BOTHELL — A lot of uncertainty has been bantered about the Northshore School District community the past couple of weeks regarding the status of the Northshore Learns program: specifically, why the pause in the program and when will it resume?
In a statement released to Northshore School District families Thursday afternoon on March 26, Superintendent Michell Reid expressed her appreciation for the patience exercised by all and offered some insight as to what parents and students can expect in the coming days.
“As we look forward to our Northshore Learns 2.0 version, I want to thank each of you for your patience as we have worked to make sense of often conflicting and generally restrictive guidance from state and federal sources,” Reid said. “As we shift from the pause in our instructional model and add instruction onto the connections we have reestablished with students during the week of March 23-27, it is important to be clear about the expectations as we move forward.”
Reid advised that all must recognize the next steps related to Northshore Learns will not look the same as the Districts’ first attempt at virtual learning, which was focused on a two-week school closure.
“At this time, we are unsure when and if our current “normal” school year will resume,” Reid stated in the release. "To address these circumstances, we are shifting into a model that addresses the guidance provided by OSPI on March 23 while also adhering, to the extent possible, with best practices in virtual learning.”
The plan moving forward, Reid wrote, is as follows:
Educators were to meet virtually with their school teams on March 26 and 27 to plan for the rollout of Northshore Learns version 2.0. Each school would then send a message to families communicating the return to distance learning starting on March 30.
On March 30 and April 3, educators were expected to initiate the rollout of Northshore Learns 2.0. The process will involve contacting students via email or during a virtual meeting for the purpose of sharing expectations for how students should engage in learning over the course of any given week.
The emphasis, Reid stressed, will be on connecting with students to make sure they understand how they will engage in learning and to provide initial independent tasks or projects that students can work on until the next time the content area (at elementary) or class (at secondary) convenes.
“We, along with all other educators in Washington state and our nation are facing an unprecedented situation. Due to the closure of our school buildings, we can no longer think about school in the way we are accustomed,” Reid said. “Equitable learning experiences will be our goal, but given the fact we are in the midst of a global pandemic, there may be factors that limit our ability to guarantee the same quality of education Northshore aspires to deliver.
“With the closure of more and more parts of our society (e.g., the Stay at Home Order by the Governor), and with the added pressures for educators and their families, our approach to virtual learning needs to reflect these responsibilities and our current, rapidly changing reality. Further, in these unprecedented times, if educators become unable to deliver instruction to their individual class groups, we do not have substitutes to fill in at this time.”
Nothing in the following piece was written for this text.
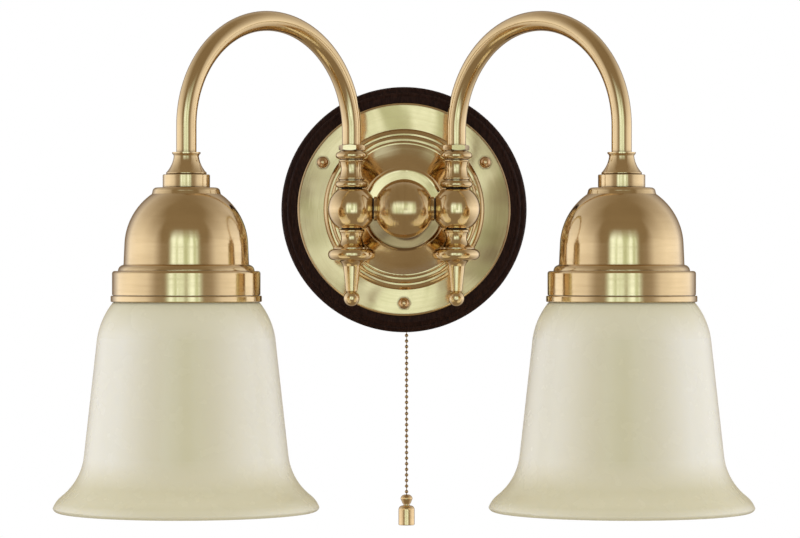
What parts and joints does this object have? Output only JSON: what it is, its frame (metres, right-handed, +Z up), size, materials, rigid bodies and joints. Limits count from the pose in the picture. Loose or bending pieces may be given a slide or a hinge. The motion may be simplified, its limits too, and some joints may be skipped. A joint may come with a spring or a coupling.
{
  "type": "wall sconce",
  "caption": "Wall sconce with arched brass arms, flared glass bell shades, a round wooden backplate and a bead pull chain that works its switch.",
  "frame": {"origin": "centre of the wooden plate's back, on the wall", "axes": "+X to the lamp's right as seen from the room, +Y into the wall, +Z up"},
  "size_m": [0.4486, 0.2313, 0.3431],
  "materials": {
    "brass": "satin, lacquered",
    "chain_brass": "bright",
    "stained_wood": "dark stain, satin",
    "opal_glass": "satin opal, cream",
    "frosted_glass": "frosted",
    "bulb_metal": "plain",
    "porcelain": "glossy",
    "steel": "zinc plated",
    "fibre": "dark fibre",
    "rubber": "matt",
    "lead_insulation": "matt",
    "terminal_plastic": "matt",
    "switch_plastic": "moulded"
  },
  "bodies": {
    "wall_base": {"back_plate": "stained_wood", "rosette": "brass", "hanger_studs": "steel", "cap_nuts": "brass", "hub_backing_plate": "steel", "hub_nut": "steel", "hub_nipple": "steel", "earth_screw": "brass", "hub_ball": "brass", "side_nipples": "steel", "seam_washers": "fibre", "collar_nipples": "steel", "finial_studs": "steel", "hub_leads": "lead_insulation", "terminal_block": "terminal_plastic", "switch_housing": "switch_plastic", "switch_spring": "steel", "chain_guide": "brass", "side_ball_left": "brass", "collar_left": "brass", "finial_left": "brass", "side_ball_right": "brass", "collar_right": "brass", "finial_right": "brass"},
    "pull_link": {"switch_plunger": "switch_plastic", "inner_chain": "chain_brass"},
    "hanging_chain": {"pull_chain": "chain_brass", "chain_bell": "chain_brass", "pull_knob": "chain_brass"},
    "left_arm": {"arm_tube_left": "brass", "arm_lead_left": "lead_insulation", "lock_nut_left": "brass", "neck_left": "brass", "neck_ring_left": "brass", "lamp_nipple_left": "steel", "dome_left": "brass", "gallery_band_left": "brass", "glass_gasket_left": "rubber", "glass_shade_left": "opal_glass", "lampholder_cap_left": "porcelain", "lampholder_body_left": "porcelain", "bulb_cap_left": "bulb_metal", "bulb_glass_left": "frosted_glass"},
    "right_arm": {"arm_tube_right": "brass", "arm_lead_right": "lead_insulation", "lock_nut_right": "brass", "neck_right": "brass", "neck_ring_right": "brass", "lamp_nipple_right": "steel", "dome_right": "brass", "gallery_band_right": "brass", "glass_gasket_right": "rubber", "glass_shade_right": "opal_glass", "lampholder_cap_right": "porcelain", "lampholder_body_right": "porcelain", "bulb_cap_right": "bulb_metal", "bulb_glass_right": "frosted_glass"}
  },
  "joints": [
    {"name": "switch_pull", "type": "slide", "parent": "wall_base", "child": "pull_link", "axis": [0, 0, -1], "range_m": [0, 0.006], "stiffness_N_per_m": 1500, "springref_m": -0.004, "deforming": ["switch_spring"]},
    {"name": "chain_swing", "type": "hinge", "parent": "pull_link", "child": "hanging_chain", "pos_m": [0.00175, -0.0065, -0.0856], "axis": [0, 1, 0], "range_deg": [-30, 30]},
    {"name": "left_swivel", "type": "hinge", "parent": "wall_base", "child": "left_arm", "pos_m": [-0.03495, -0.05136, 0.035], "axis": [0, 0, 1], "range_deg": [-25, 25]},
    {"name": "right_swivel", "type": "hinge", "parent": "wall_base", "child": "right_arm", "pos_m": [0.03495, -0.05136, 0.035], "axis": [0, 0, 1], "range_deg": [-25, 25]}
  ]
}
Reid went on to say that by using a common instructional schedule (see NSD website) with specific times for core content area lessons, specific times for specialist and elective class lessons, and specific times for the delivery of Special Education and related services support will ensure that all educators in the District will have the ability to support instruction in whatever ways their role might require.
A consistent, predictable instructional schedule, she said, not only enables educators to support their own families and ensure their own health and wellness but also supports students’ families as they consider how to support their students’ learning in the home environment.
“As our district continues to navigate this challenging time, we must continue to lean on the strengths of our community. We want to make sure that all of our students and staff are being treated with respect and dignity at this time and always — especially as we move to an online environment,” Reid stated. “This is not the time to segregate with unwarranted fear but to come together and help fight it with knowledge and compassion. It is vital to advocate for our community members and to stay kind to one another, and to uphold a culture of safety and belonging in and beyond our schools.
“In these tough and unpredictable times, we must stick together as a school community and remember that our diversity is one of our greatest strengths. I want to remind all that when we are done with this COVID-19 outbreak, and we surely will be at some point, our community will still be our community and our district will still be our district. What we say to one another now and in the coming days, and how we say it, matters, as we will remember how we felt far into the future.”